He then dressed himself and went out side and saw the falling of the stars which encouraged the saints and frightened away their enemies. It was the grandest sight he had ever seen. From that time not a drop of blood left his body not did he feel any pain from his wounds. (Some accounts of this incident state that the bullet was removed from his body, but he carried the bullet to the grave. His children and grandchildren heard him relate his story and have felt with their own hands the lead pellet which lodged under the skin in the small of his back. Some wanted him to have it removed but he said that he desired that the bullet remain with his body to the grave as a witness; his wish was granted.)

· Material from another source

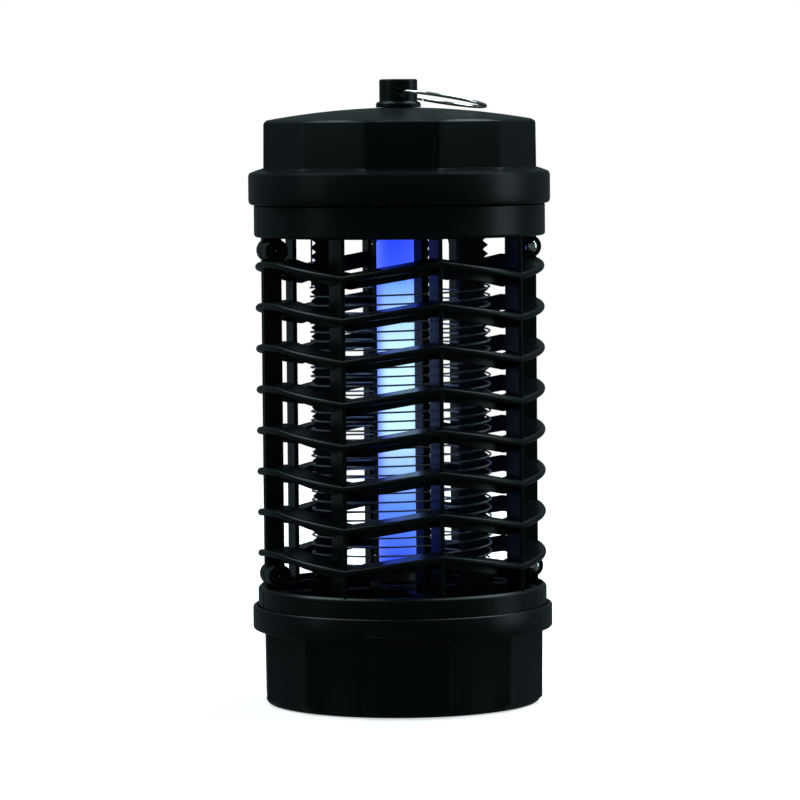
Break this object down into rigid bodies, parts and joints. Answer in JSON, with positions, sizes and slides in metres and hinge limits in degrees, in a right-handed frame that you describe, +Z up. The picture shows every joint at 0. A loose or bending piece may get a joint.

Life History of Philo Dibble, Sr.

The night after the battle women and children were scattered over the prairie and anywhere to get away from the mob. The mob gathered and swore they would kill them all, but the heavens were lit up with the falling of the stars and frightened the mob away. This brought them a perfect redemption at that time. At the time of the battle the mob gathered and stole his furniture and possessions, and he then crossed the river to Clay County; leaving behind a drove of hogs, three cows, and all of his crops which he never recovered. Here he enjoyed rest from persecution for a while, and had two children, Emma and Philo, Jr.

Life History of Philo Dibble, Sr.

In a conference held in Liberty, Clay Co., Philo Sr. was ordained a teacher by David Whitmer.

While he was at a celebration of the fourth of July at Far West a terrible thunder storm came over and lightening struck the liberty pole and shivered it to pieces. Joseph walked around on the splinters and said: "As that pole was splintered, so shall the nations of the earth be!" Before he left Far West, he made arrangements with a man to bring his family through to Quincy, and he paid

him sixty dollars on their arrival. On arriving at Quincy, he rented a farm of two hundred acres and a heavy crop was harvested. While on this farm he was taken sick, had the elders administer to him. He was immediately healed and got up from his bed.

Life History of Philo Dibble, Sr.

Some of the neighbors at Quincy wanted to hear more about Mormonism. Brother Greene was to be the speaker but was sick and unable to. Brother Stewart undertook to take his place but broke down and called on Philo Dibble to speak. He arose and spoke for two hours. It was the first time he had ever delivered a public sermon. After the meeting a Brother Mills who was present, felt so well that he went home with Philo and declared that he had delivered the greatest discourse he had ever heard. Philo said, "Brother Mills, I don't know what I have said. It was not me; it was the Lord."

Life History of Philo Dibble, Sr.

In the spring of 1840 he moved to Nauvoo, which was then called Commerce, and had been appointed by Joseph as the gathering place. During the next year his wife died and left him with five children, two daughters and three sons. He concluded to get his children homes and then travel and preach the Gospel. He decided that he hand not only lost a wife but also his children, and they had not only lost a mother and a father but also each other's society.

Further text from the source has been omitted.